Distinct IRF6 dysfunction mechanisms in syndromic orofacial clefts: Computational evidence for allosteric versus direct disruption.
Ana Luiza Meneguci Moreira Franco, Deborah Antunes, Ana Clara Rodrigues Moreira Gomes, Bruno Santos de Barros Dias, Henrique Pessoa Ladvocat Cintra, Ana Carolina Ramos Guimarães, Elizeu Fagundes de Carvalho, Fernando Regla Vargas, Flávia Martinez de Carvalho
Abstract
Open AccessOrofacial clefts (OC) are a congenital anomaly typically classified as syndromic or non-syndromic. Among the syndromic cases, Van der Woude syndrome (VWS) and popliteal pterygium syndrome (PPS) are primarily caused by pathogenic variants in IRF6, which encodes a transcriptional factor essential for orofacial development.
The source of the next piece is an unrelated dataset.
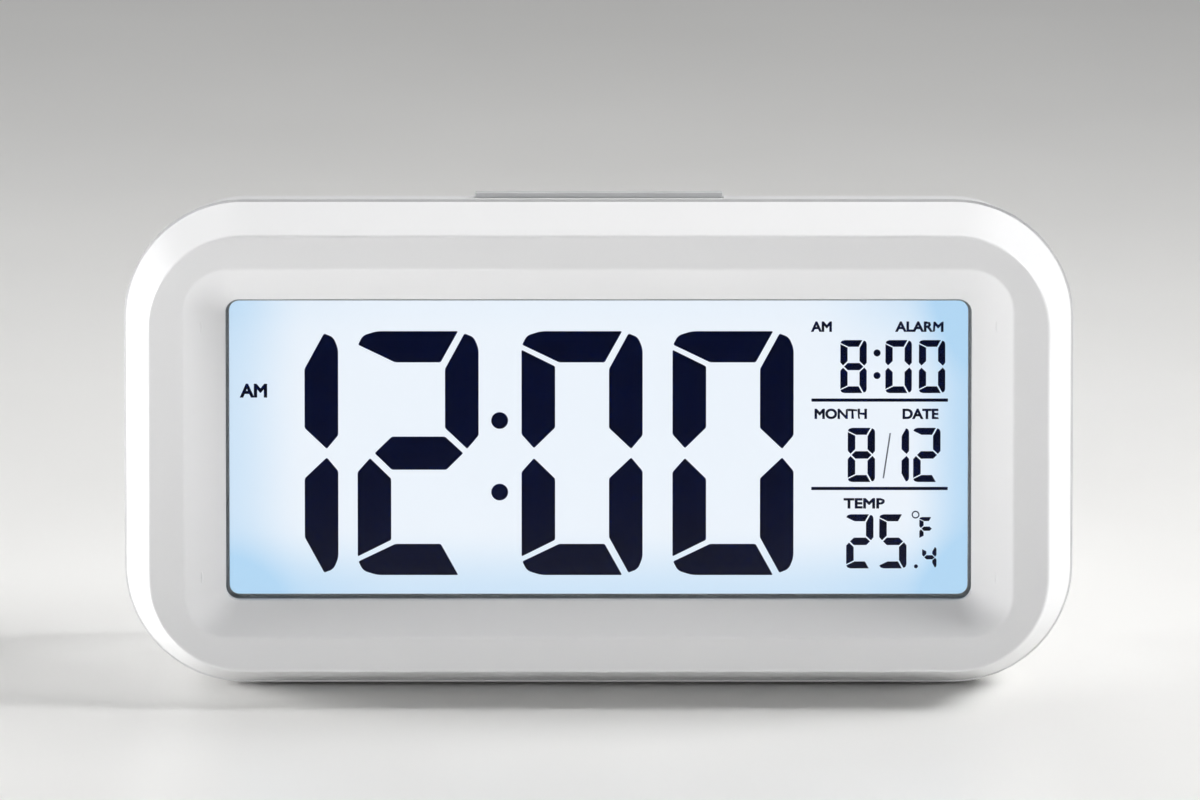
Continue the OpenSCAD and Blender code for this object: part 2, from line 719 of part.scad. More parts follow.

Our aim is to identify and characterize IRF6 variants in two syndromic OC cases and assess their structural and functional consequences through computational modeling. Sequencing of IRF6 exons 3, 4, 7, and 9 was conducted in one proband with VWS and one proband with PPS, as well as their parents. Structural impacts were measured through comparative modeling based on the IRF4-DNA complex, followed by molecular dynamics simulations. Binding free energies and protein-DNA interactions were assessed using MM/GBSA calculations and hydrogen bond occupancy analysis. We identified two pathogenic variants: NP_006138.1:p.(Ala16Val) in a VWS proband and NP_006138.1:p.(Arg84Cys) in a PPS proband, both confirmed as de novo. Variants were classified as pathogenic by the American College of Medical Genetics and Genomics criteria, and by most pathogenicity predictors. Molecular dynamics simulations showed that NP_006138.1:p.(Ala16Val) induces long-range allosteric effects with increased structural fluctuations, while NP_006138.1:p.(Arg84Cys) directly disrupts critical DNA-binding interactions. MM/GBSA analysis demonstrated reduced DNA-binding affinity for both variants, with NP_006138.1:p.(Arg84Cys) showing the most severe electrostatic disruption. Our computational analyses suggest that pathogenic IRF6 variants may impact DNA binding through distinct molecular mechanisms: NP_006138.1:p.(Ala16Val) potentially through allosteric conformational changes and NP_006138.1:p.(Arg84Cys) likely through direct disruption of the protein-DNA interface.